START
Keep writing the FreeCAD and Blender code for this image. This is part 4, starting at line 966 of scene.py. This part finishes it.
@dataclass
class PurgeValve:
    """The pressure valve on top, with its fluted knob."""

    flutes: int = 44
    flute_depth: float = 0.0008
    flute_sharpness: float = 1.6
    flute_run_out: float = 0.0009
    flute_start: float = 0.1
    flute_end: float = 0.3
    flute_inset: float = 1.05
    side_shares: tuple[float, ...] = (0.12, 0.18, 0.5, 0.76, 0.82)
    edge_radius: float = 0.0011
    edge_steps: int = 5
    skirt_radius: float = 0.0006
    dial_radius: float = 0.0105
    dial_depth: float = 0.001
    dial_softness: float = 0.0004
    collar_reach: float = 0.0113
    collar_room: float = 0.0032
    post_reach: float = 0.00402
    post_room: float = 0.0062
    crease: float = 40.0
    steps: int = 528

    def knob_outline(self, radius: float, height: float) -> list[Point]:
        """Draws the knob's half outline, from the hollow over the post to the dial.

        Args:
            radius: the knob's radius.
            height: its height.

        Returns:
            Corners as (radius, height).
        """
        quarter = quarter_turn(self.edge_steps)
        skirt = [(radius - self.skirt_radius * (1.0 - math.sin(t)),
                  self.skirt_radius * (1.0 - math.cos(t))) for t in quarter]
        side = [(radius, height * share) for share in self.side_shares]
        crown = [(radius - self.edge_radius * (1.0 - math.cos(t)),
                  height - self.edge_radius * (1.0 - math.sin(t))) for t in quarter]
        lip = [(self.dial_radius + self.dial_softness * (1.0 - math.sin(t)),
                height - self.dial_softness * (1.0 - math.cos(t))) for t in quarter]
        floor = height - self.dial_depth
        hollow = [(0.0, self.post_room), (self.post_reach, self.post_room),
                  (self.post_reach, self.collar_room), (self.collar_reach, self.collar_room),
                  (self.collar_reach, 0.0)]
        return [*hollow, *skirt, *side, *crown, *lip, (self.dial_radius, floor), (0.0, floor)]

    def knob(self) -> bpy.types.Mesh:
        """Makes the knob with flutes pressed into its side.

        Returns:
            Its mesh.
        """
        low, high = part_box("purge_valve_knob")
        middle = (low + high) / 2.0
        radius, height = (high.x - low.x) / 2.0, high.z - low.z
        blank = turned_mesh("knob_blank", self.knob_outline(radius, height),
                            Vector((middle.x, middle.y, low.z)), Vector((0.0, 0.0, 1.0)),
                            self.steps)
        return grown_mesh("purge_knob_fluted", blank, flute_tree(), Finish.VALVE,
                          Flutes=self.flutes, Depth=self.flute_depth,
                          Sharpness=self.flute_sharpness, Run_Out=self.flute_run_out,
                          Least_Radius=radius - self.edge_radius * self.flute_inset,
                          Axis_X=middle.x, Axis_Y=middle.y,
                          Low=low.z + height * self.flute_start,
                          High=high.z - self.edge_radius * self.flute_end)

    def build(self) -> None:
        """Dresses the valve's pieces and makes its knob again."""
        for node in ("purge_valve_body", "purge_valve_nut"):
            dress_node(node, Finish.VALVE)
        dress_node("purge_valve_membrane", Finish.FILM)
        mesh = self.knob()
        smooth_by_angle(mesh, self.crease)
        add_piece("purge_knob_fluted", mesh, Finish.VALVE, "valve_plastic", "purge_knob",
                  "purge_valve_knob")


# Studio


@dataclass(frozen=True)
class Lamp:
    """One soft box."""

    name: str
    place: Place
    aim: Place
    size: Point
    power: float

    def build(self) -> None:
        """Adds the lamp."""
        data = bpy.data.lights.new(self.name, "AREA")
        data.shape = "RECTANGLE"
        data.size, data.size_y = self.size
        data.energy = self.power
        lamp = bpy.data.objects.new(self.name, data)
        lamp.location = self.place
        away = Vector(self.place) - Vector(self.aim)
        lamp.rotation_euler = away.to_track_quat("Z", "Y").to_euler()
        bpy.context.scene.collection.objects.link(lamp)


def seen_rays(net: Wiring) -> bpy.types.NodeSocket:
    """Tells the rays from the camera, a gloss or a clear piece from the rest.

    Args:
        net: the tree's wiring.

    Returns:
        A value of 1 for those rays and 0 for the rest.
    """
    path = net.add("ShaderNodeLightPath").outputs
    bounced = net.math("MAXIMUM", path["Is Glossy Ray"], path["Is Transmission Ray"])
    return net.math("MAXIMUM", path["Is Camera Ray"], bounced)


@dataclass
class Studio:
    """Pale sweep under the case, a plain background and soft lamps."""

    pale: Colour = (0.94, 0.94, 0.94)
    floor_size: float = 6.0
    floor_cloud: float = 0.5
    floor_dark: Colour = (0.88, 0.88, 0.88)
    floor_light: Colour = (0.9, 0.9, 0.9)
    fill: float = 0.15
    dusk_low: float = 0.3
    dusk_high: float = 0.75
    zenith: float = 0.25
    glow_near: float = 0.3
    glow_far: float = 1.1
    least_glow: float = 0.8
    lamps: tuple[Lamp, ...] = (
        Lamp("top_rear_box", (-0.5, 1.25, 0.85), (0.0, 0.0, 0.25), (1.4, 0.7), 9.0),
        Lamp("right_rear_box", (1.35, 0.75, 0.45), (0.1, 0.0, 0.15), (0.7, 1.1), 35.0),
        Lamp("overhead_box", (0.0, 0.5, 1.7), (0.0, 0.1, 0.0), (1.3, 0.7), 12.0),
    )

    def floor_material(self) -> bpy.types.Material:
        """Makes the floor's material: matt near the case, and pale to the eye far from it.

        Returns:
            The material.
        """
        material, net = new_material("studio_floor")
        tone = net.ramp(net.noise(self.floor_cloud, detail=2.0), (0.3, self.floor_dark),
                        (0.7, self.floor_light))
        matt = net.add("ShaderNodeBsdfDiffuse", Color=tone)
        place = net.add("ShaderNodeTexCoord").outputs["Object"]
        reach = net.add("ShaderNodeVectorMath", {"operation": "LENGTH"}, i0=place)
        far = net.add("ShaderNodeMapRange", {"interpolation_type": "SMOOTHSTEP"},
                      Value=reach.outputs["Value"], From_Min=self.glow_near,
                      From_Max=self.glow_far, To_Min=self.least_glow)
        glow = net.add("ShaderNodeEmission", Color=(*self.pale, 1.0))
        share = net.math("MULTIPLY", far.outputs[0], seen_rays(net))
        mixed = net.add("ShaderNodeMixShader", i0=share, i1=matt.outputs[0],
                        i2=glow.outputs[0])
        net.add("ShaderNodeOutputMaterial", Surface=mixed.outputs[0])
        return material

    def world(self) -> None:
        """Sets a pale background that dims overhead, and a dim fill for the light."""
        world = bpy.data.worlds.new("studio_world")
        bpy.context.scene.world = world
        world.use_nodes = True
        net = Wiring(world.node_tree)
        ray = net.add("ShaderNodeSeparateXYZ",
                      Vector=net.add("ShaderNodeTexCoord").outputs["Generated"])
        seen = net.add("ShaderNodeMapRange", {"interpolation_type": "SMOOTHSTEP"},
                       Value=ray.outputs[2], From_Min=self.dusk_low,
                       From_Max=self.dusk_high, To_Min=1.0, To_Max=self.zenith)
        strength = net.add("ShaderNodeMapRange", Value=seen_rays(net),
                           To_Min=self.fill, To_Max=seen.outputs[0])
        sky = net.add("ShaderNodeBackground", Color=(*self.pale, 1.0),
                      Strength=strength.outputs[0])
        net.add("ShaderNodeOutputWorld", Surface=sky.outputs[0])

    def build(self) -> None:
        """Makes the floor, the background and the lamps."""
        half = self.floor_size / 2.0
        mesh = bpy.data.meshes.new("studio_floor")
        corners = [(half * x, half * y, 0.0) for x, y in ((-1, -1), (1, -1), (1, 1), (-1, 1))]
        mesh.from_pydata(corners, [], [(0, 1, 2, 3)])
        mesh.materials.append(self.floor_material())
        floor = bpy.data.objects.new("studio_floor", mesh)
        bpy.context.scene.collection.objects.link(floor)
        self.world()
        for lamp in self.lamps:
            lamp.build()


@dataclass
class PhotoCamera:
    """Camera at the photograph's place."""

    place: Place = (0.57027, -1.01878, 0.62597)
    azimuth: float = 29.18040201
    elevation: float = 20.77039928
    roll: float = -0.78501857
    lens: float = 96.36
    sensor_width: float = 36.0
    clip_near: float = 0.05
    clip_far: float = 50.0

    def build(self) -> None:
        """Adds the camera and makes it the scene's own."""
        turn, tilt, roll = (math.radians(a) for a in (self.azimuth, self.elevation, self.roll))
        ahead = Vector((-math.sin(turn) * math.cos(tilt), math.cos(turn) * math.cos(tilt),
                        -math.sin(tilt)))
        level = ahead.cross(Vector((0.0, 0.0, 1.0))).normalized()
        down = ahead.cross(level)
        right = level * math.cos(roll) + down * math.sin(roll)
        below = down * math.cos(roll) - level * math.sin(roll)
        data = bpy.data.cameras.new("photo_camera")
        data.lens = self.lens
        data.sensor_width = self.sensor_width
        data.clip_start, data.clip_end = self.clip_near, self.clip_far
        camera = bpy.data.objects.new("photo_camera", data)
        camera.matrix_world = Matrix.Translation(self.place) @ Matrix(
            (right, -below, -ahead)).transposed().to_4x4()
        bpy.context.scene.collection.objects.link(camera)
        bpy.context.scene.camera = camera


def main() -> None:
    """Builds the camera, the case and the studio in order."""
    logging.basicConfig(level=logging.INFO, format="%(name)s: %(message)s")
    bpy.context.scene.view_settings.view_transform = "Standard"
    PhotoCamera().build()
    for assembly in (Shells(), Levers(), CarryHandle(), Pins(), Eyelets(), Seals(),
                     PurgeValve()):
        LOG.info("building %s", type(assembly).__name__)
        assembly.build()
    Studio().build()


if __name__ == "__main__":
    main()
END
START
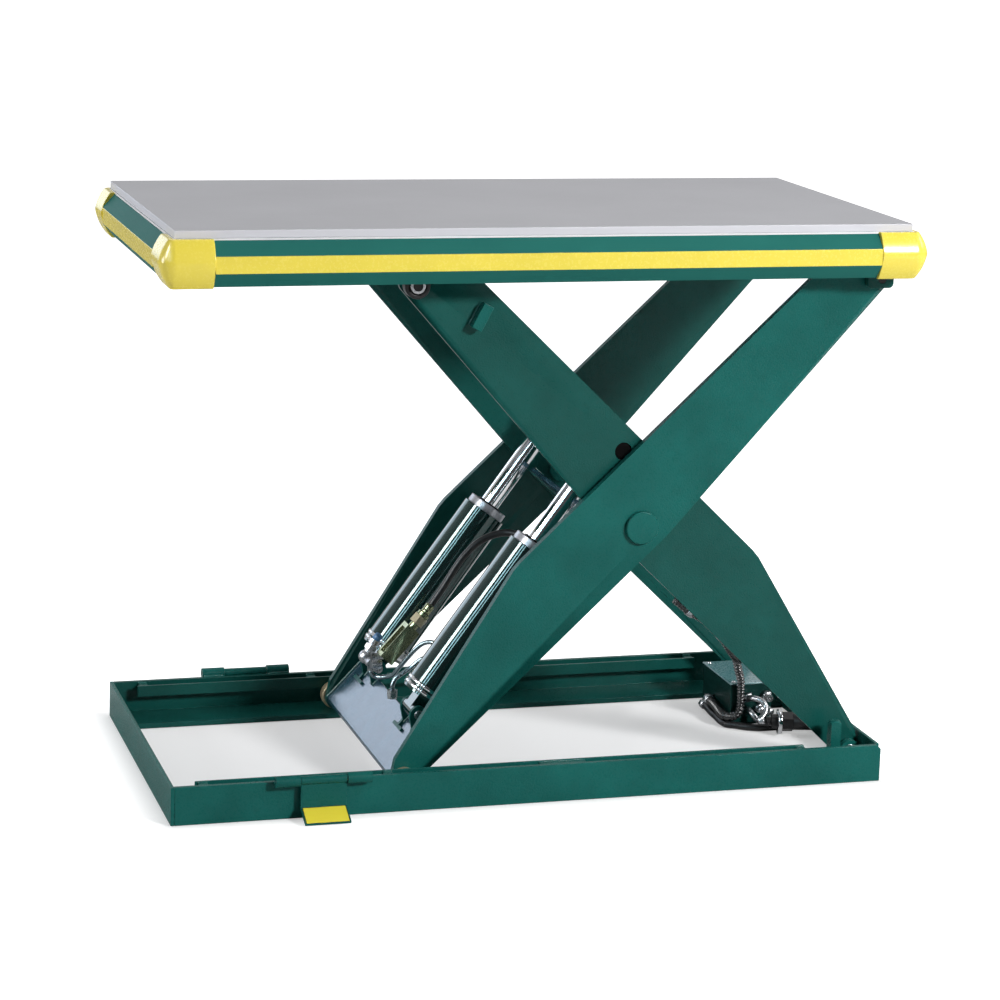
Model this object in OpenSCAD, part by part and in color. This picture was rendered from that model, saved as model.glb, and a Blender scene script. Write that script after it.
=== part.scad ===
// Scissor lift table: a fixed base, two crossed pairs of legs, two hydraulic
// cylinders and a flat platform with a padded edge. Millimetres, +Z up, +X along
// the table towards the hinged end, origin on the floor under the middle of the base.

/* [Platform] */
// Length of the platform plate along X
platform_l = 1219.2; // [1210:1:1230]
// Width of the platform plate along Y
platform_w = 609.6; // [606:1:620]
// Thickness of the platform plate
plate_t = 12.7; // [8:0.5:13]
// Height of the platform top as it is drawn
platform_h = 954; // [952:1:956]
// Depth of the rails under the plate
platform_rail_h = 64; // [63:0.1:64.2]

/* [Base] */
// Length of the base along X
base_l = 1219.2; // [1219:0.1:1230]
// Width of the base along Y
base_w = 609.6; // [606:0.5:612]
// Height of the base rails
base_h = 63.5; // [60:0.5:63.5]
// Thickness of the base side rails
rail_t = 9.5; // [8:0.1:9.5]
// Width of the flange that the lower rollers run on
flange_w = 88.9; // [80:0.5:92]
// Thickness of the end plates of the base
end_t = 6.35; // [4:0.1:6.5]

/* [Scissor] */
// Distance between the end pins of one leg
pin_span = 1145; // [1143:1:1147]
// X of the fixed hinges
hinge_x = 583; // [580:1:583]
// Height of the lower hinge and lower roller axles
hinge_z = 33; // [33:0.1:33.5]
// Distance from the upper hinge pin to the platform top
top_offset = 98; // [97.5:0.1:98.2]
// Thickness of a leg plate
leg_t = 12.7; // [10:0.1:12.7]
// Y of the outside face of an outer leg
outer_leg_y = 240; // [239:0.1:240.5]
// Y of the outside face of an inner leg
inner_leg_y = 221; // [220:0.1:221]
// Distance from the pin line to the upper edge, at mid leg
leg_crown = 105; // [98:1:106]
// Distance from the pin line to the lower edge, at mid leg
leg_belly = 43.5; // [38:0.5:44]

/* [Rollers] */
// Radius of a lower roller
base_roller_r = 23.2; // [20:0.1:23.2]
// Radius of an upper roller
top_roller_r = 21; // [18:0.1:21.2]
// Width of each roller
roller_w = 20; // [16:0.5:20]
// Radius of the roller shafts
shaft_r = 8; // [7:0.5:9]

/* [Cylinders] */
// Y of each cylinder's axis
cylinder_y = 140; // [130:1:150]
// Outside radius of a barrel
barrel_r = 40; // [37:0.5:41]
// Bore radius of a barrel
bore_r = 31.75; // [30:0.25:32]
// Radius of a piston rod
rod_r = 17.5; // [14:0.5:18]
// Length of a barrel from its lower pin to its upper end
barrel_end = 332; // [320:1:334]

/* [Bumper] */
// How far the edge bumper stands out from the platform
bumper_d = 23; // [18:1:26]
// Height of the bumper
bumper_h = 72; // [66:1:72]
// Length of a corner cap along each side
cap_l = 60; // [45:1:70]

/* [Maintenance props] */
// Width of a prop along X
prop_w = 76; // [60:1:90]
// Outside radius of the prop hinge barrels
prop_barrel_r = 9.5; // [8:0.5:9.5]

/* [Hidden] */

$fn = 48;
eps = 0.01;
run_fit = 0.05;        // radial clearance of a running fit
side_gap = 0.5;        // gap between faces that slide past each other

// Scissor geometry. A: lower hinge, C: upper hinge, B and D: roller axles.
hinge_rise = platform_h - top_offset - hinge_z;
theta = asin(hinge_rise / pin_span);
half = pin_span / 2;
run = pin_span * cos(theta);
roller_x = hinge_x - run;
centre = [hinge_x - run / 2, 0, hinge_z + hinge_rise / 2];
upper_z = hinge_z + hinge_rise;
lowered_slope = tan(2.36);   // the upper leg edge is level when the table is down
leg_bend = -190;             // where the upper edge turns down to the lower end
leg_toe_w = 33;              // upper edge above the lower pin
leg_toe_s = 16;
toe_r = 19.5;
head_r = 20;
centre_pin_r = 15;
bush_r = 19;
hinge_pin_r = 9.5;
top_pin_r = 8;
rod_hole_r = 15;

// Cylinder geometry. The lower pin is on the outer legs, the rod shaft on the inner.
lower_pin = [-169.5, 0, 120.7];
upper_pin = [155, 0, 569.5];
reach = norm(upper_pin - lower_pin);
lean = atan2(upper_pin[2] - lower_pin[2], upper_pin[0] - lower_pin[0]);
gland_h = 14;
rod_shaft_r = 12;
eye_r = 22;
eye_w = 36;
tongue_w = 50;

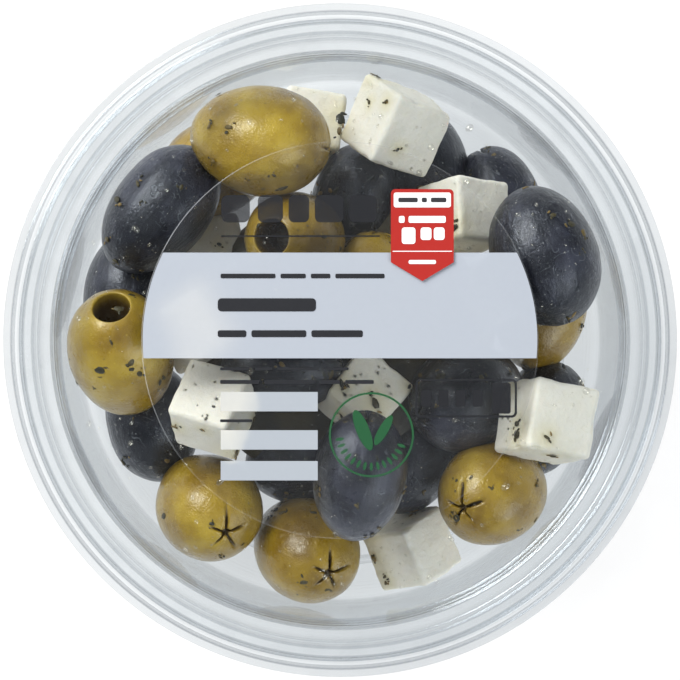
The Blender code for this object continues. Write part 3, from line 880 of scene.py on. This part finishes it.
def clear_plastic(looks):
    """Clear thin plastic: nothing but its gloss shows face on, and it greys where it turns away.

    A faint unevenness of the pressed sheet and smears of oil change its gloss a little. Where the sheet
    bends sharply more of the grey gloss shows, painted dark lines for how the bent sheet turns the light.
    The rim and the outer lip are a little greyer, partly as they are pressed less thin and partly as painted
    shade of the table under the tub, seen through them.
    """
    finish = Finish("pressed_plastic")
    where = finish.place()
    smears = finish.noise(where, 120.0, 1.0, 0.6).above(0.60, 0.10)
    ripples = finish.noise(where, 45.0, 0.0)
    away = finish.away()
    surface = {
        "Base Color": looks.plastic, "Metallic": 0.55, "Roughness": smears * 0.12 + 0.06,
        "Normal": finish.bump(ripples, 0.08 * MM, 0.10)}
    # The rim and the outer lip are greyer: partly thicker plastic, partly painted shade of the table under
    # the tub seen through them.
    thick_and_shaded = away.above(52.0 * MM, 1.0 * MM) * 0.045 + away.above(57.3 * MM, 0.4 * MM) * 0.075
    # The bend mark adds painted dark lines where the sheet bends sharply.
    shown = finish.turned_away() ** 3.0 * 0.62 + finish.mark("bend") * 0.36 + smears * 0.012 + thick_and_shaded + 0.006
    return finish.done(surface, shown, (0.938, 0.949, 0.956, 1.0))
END
START
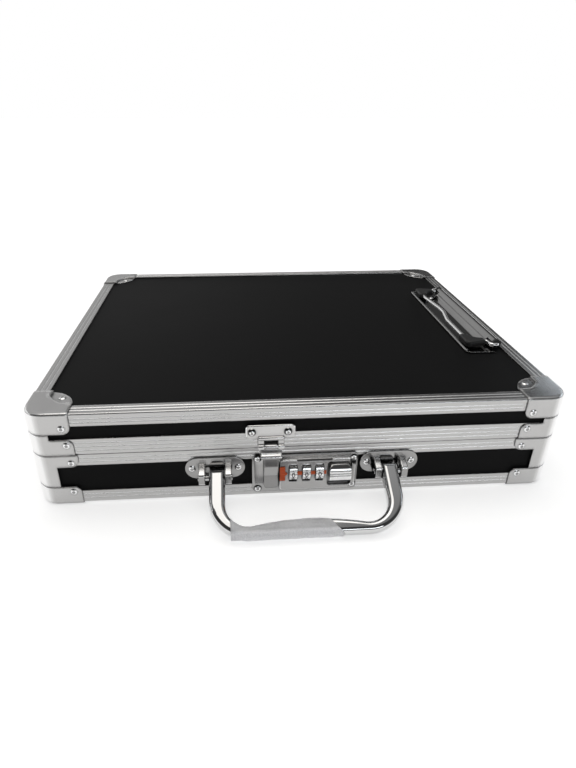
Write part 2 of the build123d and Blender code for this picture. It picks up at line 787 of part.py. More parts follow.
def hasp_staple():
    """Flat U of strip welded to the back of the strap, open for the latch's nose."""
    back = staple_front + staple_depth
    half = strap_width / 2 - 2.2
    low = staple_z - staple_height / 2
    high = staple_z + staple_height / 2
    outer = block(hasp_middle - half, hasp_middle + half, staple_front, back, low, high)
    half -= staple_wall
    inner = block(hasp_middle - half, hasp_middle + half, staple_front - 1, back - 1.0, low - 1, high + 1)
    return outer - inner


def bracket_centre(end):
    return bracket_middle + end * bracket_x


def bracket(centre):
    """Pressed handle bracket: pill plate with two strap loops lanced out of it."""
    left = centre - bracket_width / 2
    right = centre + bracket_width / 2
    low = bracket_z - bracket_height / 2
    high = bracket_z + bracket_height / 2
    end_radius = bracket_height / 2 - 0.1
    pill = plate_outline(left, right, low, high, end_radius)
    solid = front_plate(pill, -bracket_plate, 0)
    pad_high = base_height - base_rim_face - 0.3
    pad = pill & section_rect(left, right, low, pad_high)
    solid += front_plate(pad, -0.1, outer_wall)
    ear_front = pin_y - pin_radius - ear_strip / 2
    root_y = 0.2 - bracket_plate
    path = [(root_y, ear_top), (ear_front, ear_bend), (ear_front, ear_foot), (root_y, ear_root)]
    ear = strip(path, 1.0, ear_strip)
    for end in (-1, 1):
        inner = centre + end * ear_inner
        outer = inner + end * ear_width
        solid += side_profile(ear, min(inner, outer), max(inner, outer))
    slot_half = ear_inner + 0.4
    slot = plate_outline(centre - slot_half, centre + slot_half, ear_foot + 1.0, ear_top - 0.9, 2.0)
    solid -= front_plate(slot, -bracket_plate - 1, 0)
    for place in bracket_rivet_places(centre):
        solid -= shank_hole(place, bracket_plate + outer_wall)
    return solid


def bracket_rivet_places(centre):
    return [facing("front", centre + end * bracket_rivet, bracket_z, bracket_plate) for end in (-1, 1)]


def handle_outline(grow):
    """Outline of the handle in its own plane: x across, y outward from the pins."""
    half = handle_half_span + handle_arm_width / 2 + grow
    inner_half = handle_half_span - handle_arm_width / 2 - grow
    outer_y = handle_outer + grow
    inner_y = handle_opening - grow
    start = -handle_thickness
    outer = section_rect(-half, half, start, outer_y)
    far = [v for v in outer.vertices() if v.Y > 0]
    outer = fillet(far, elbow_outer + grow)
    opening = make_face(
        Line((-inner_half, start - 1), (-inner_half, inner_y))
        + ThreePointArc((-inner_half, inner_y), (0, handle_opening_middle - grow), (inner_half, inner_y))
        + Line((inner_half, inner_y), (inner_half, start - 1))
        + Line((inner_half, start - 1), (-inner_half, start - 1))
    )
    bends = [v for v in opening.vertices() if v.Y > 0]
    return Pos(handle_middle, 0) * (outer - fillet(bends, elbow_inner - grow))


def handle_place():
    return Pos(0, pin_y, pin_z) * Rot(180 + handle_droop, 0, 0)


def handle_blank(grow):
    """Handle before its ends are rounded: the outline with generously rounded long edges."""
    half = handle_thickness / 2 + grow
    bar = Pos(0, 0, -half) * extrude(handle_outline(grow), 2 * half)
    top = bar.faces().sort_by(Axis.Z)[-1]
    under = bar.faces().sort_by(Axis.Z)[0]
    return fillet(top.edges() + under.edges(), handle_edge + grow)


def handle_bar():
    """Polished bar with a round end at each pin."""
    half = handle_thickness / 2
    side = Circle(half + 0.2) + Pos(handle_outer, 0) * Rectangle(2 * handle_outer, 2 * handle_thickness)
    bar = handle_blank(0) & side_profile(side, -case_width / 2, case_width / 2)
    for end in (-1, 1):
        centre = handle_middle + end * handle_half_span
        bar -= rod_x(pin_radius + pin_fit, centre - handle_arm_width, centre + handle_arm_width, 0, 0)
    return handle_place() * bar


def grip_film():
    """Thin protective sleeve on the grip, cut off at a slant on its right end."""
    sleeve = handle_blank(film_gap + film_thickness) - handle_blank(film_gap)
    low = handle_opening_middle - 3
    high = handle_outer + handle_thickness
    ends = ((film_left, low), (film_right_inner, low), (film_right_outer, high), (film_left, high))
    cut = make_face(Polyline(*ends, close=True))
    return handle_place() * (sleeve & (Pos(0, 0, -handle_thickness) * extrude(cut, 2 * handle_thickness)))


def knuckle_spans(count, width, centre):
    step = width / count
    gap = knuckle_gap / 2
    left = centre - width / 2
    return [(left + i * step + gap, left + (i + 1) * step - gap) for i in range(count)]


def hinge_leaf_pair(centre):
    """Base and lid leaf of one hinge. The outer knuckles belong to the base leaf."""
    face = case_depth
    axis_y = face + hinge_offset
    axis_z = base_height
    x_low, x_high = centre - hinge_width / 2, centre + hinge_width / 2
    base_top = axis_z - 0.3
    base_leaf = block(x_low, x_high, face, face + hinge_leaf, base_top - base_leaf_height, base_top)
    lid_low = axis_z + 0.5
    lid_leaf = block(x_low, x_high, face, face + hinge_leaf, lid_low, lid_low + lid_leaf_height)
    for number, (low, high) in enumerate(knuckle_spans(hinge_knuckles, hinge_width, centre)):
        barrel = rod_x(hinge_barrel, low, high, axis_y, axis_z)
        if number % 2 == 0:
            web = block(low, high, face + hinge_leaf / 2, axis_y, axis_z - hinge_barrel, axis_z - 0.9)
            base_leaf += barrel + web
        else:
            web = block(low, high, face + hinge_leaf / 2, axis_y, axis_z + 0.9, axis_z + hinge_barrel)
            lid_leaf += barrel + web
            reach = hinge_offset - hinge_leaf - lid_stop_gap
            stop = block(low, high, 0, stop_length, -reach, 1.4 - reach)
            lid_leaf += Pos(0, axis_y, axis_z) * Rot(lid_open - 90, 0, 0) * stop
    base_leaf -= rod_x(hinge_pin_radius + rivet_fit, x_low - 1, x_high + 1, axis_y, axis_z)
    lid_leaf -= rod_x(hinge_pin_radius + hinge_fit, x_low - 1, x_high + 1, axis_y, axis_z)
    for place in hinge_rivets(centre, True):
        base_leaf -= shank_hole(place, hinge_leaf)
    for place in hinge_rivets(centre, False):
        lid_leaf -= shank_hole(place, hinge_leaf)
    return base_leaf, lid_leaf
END
**Stated problem:** Give back, word for word, each line from the one containing "Write part 2" down to the one containing "return bracket_middle + end * bracket_x", including those two lines.

**Response below:**
Write part 2 of the build123d and Blender code for this picture. It picks up at line 787 of part.py. More parts follow.
def hasp_staple():
    """Flat U of strip welded to the back of the strap, open for the latch's nose."""
    back = staple_front + staple_depth
    half = strap_width / 2 - 2.2
    low = staple_z - staple_height / 2
    high = staple_z + staple_height / 2
    outer = block(hasp_middle - half, hasp_middle + half, staple_front, back, low, high)
    half -= staple_wall
    inner = block(hasp_middle - half, hasp_middle + half, staple_front - 1, back - 1.0, low - 1, high + 1)
    return outer - inner


def bracket_centre(end):
    return bracket_middle + end * bracket_x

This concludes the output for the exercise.